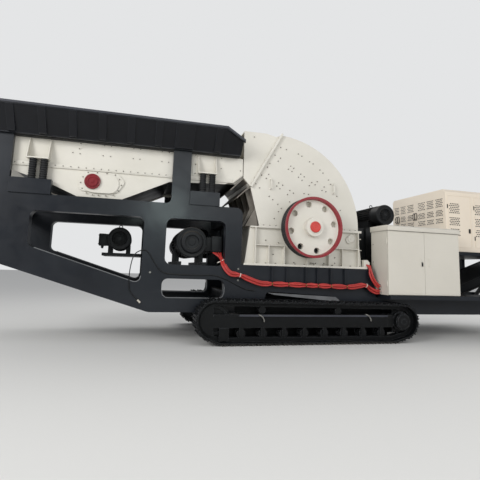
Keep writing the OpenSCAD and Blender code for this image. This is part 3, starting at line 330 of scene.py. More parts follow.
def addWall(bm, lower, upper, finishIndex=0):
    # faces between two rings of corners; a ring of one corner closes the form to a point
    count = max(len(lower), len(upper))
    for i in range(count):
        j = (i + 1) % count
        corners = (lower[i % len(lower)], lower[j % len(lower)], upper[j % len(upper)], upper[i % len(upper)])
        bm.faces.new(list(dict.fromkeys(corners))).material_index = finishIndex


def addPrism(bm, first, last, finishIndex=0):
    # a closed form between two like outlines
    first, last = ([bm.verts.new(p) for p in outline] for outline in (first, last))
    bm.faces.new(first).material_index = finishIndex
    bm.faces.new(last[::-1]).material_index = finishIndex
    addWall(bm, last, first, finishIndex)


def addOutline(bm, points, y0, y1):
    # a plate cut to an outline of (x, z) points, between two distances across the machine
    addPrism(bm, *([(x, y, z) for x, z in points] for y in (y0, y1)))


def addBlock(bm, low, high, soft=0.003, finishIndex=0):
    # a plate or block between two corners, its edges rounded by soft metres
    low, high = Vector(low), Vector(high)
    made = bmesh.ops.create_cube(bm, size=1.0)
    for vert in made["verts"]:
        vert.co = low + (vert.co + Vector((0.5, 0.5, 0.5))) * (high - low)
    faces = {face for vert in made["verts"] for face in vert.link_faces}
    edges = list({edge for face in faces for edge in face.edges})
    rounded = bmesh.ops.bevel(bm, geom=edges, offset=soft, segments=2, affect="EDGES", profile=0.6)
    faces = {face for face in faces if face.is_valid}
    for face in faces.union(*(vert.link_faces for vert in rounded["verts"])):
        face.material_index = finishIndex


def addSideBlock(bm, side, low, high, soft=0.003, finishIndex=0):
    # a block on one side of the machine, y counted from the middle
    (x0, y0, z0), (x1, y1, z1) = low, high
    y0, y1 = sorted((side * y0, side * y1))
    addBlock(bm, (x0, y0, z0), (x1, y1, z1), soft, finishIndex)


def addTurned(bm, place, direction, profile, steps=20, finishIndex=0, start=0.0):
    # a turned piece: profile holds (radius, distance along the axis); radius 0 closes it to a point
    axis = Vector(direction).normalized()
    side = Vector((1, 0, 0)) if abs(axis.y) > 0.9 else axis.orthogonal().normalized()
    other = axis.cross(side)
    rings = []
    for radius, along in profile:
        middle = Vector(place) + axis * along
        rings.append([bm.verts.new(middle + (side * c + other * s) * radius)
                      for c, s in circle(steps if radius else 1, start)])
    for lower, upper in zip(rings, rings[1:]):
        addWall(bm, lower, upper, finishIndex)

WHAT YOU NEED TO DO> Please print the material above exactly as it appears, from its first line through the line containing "addPrism(bm, *([(x, y, z)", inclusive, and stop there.

EXERCISE ANSWER>
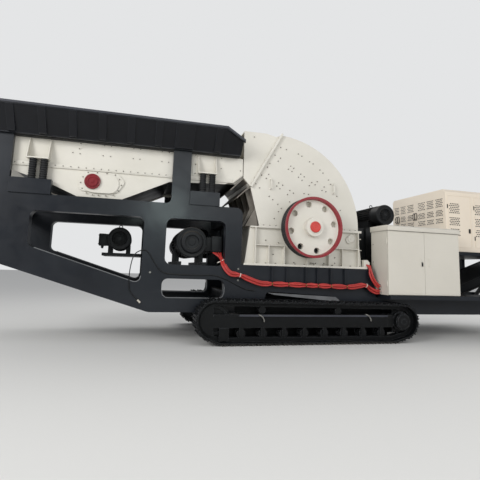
Keep writing the OpenSCAD and Blender code for this image. This is part 3, starting at line 330 of scene.py. More parts follow.
def addWall(bm, lower, upper, finishIndex=0):
    # faces between two rings of corners; a ring of one corner closes the form to a point
    count = max(len(lower), len(upper))
    for i in range(count):
        j = (i + 1) % count
        corners = (lower[i % len(lower)], lower[j % len(lower)], upper[j % len(upper)], upper[i % len(upper)])
        bm.faces.new(list(dict.fromkeys(corners))).material_index = finishIndex


def addPrism(bm, first, last, finishIndex=0):
    # a closed form between two like outlines
    first, last = ([bm.verts.new(p) for p in outline] for outline in (first, last))
    bm.faces.new(first).material_index = finishIndex
    bm.faces.new(last[::-1]).material_index = finishIndex
    addWall(bm, last, first, finishIndex)


def addOutline(bm, points, y0, y1):
    # a plate cut to an outline of (x, z) points, between two distances across the machine
    addPrism(bm, *([(x, y, z) for x, z in points] for y in (y0, y1)))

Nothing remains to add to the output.